During its original run, After the Curfew was met with lukewarm responses. Despite winning awards in five categories at the 1955 Indonesian Film Festival, the nation’s version of the Oscars, the film never amounted to more than a minor box-office hit. The film was released during one of the postwar financial crises in Indonesia. After the war, local films, along with Indian and Malayan films, were screened at third-rate theaters that catered to low-income populations, which were hit the hardest by the crisis. First- and second-rate theaters were usually the domain of the bourgeoisie, who wanted to catch up with the latest American or European imports and had little interest in Indonesian films. Ismail’s potential audience dwindled to a few thousand as After the Curfew was ultimately deemed too intellectual.
At the time, the dichotomy between good nationalists and evil foreign forces had taken on a life of its own, not only as a popular storytelling device but also as a model of patriotism. The trend would be strengthened further by Suharto’s rule, which took great care in enforcing a certain political imagination. His regime turned the revolution into a heroic tale of the military saving the nation from Dutch colonialists, Islamic separatists, and Communist uprisings after the end of World War II. Downplayed were the collective struggles of laborers, students, artists, and journalists in organizing the national struggle since the 1920s.
For Ismail, this rewriting of history has resulted in his legacy being overshadowed by his revolution films, especially The Long March. Suharto’s regime celebrated it as “the first film to be made entirely by an Indonesian crew and production company” over the wide range of movies he made throughout his career. Ironically, though his revolution films were used as a propaganda tool by Suharto, Ismail was later cast aside by the regime and died tragically at the age of forty-nine. However, in 1999, a year after the fall of Suharto, The Long March’s first day of shooting, March 30, was memorialized as the National Film Day. In his speech for the commemoration, President B. J. Habibie declared Ismail a “pioneer” who made films “that express the nation’s identity and are not dependent on commerciality.” Since then, Ismail’s revolution films have been television staples on state-sanctioned holidays that celebrate the nation. Due to the limited infrastructure of the national film archive, his other works, including After the Curfew, have not been as easily accessible.

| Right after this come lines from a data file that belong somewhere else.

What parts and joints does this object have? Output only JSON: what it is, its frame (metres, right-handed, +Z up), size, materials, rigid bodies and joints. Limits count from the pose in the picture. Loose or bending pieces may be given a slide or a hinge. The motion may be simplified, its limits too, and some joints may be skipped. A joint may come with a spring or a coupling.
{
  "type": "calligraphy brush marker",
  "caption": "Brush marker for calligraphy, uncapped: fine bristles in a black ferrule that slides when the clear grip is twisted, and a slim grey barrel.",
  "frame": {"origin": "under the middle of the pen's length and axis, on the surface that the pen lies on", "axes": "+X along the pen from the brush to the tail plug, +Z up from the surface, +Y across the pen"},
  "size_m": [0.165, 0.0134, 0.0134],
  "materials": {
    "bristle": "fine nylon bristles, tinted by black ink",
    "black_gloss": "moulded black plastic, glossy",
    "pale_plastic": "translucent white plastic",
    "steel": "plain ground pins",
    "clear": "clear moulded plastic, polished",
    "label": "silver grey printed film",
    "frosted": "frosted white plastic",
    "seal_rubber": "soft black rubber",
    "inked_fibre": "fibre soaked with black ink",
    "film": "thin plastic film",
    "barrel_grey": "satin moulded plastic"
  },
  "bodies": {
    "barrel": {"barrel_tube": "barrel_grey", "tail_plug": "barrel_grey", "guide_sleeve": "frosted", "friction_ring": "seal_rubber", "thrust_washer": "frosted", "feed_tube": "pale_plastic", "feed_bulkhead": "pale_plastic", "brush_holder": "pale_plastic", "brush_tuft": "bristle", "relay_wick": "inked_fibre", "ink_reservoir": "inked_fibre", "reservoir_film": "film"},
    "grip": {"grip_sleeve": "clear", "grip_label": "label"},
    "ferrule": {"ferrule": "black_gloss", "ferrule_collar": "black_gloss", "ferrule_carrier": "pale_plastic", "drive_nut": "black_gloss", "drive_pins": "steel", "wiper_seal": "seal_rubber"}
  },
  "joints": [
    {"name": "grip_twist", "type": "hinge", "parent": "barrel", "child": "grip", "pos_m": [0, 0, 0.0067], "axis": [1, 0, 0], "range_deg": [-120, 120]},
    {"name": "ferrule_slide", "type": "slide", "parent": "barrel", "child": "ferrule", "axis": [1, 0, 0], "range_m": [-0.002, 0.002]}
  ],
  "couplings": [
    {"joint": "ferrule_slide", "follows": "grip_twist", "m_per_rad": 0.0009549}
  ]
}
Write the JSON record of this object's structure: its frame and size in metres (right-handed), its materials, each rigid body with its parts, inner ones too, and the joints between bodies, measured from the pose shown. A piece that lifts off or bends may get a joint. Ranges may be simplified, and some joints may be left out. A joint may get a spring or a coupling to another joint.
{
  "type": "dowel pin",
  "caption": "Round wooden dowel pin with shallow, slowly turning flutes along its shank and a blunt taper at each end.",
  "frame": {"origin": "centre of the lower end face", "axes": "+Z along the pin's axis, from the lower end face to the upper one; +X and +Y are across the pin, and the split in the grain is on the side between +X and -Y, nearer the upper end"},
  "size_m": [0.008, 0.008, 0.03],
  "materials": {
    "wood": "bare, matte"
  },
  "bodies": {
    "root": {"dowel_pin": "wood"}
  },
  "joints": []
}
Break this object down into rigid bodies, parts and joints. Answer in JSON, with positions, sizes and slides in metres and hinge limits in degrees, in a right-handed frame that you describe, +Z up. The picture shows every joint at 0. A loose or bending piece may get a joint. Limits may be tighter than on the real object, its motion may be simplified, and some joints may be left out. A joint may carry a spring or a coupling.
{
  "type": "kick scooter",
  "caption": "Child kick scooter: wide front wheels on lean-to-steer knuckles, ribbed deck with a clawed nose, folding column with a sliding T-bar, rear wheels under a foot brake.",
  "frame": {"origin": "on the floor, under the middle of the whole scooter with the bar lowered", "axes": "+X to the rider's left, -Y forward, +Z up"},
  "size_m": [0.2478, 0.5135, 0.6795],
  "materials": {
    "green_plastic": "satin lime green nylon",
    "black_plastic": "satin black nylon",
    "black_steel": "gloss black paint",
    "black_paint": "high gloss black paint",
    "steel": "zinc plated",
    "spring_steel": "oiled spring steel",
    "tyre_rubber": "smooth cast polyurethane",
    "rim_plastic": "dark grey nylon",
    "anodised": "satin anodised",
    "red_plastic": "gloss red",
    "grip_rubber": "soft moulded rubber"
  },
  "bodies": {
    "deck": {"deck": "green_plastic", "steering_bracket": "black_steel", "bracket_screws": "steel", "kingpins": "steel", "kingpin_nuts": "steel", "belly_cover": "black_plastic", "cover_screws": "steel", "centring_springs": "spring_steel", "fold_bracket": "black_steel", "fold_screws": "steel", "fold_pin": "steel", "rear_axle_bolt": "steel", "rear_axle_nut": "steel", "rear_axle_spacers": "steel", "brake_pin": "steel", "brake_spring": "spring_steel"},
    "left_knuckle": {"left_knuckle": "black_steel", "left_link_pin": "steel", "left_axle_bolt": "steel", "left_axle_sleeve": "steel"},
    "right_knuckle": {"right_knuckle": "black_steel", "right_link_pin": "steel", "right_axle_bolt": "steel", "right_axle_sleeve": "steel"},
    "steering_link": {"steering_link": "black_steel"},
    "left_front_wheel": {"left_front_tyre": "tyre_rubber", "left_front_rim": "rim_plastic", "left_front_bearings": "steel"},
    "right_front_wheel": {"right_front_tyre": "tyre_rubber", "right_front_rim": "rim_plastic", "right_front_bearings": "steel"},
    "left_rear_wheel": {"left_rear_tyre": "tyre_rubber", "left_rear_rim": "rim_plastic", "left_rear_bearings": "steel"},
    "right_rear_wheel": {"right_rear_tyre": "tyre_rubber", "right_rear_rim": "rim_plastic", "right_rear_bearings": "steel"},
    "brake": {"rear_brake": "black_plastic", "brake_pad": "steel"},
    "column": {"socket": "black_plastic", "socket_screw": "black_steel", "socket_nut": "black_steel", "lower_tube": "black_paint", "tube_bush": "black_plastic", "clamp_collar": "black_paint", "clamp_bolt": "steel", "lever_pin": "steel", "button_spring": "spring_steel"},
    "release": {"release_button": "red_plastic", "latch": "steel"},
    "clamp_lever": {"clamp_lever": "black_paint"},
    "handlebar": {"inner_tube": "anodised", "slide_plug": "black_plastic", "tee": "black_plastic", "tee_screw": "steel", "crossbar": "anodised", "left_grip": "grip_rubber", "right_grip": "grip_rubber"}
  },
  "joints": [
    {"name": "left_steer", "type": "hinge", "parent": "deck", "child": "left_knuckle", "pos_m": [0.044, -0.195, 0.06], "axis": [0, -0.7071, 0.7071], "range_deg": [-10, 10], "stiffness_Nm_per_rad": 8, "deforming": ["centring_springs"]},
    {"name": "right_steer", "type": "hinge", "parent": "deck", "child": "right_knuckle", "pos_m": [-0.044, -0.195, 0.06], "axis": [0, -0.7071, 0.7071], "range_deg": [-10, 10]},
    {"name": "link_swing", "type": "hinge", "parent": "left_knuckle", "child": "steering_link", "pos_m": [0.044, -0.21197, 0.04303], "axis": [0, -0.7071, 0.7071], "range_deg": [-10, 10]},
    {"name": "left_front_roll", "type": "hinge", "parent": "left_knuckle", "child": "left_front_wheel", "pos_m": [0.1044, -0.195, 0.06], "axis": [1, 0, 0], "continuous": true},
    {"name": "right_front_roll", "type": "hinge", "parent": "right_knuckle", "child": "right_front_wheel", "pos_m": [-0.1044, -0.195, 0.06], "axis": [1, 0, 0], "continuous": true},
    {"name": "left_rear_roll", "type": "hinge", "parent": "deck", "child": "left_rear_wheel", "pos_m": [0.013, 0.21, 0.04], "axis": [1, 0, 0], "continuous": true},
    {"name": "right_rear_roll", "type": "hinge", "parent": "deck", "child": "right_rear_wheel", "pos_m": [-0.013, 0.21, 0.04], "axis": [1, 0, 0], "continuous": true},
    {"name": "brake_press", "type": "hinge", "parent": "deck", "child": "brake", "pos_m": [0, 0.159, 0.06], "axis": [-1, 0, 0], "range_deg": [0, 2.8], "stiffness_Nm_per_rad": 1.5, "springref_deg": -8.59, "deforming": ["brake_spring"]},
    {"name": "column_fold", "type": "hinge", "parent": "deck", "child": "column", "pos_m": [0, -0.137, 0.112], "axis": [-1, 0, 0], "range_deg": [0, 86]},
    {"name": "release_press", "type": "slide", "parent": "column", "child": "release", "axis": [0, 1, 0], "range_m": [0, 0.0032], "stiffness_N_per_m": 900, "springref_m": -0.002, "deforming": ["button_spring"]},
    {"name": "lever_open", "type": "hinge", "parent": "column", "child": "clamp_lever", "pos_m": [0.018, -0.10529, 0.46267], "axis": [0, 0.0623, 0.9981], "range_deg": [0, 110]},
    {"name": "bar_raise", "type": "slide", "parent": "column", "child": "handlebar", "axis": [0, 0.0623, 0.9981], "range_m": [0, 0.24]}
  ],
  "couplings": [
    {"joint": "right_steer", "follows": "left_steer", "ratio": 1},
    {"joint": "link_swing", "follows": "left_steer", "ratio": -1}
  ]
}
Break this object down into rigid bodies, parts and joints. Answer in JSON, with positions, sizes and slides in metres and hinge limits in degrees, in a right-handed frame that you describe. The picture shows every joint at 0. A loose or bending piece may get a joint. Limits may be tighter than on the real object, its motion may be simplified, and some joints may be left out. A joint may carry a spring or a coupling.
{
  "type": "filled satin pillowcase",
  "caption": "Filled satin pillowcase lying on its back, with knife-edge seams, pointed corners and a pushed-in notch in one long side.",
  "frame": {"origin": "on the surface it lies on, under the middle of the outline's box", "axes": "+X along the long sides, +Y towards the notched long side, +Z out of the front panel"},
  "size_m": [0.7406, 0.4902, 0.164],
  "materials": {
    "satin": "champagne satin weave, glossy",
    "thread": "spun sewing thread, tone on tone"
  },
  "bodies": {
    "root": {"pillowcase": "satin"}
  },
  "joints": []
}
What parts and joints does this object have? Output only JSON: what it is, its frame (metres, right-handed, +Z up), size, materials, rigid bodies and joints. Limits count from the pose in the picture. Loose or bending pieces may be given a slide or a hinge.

From today’s perspective, it seems After the Curfew was simply too ahead of its time. Since then, Indonesian cinema has never seen anything approaching its level of psychological tension and political awareness. One might make a case for the leftist Bachtiar Siagian’s 1955 film Tjorak dunia (whose title translates roughly as “The Shape of the World”), which depicts a former revolutionary organizing a postrevolutionary movement, offering a collectivist and more sustainable approach to social change. Ismail himself professed to be an admirer, but the film was lost and has not been seen in more than five decades. The rise of Suharto’s dictatorship claimed the lives of countless people associated with the Communist Party, and in the process wiped out the left-wing heritage of Indonesian cinema. Much of what remains is the mythology of the nationalist filmmakers, and in that circle, Ismail is among the more critical voices.
After the Curfew ends on a pessimistic note. Iskandar is alone in his crusade. Given the massive challenge that awaits the country, it is easy to see him simply as a tragic, lonely figure. Yet, through the film’s pessimism we are reminded to confront the failure of past revolutions to imagine better futures. In a nation of dead ends, it is a challenging task, but one that is worth fighting for.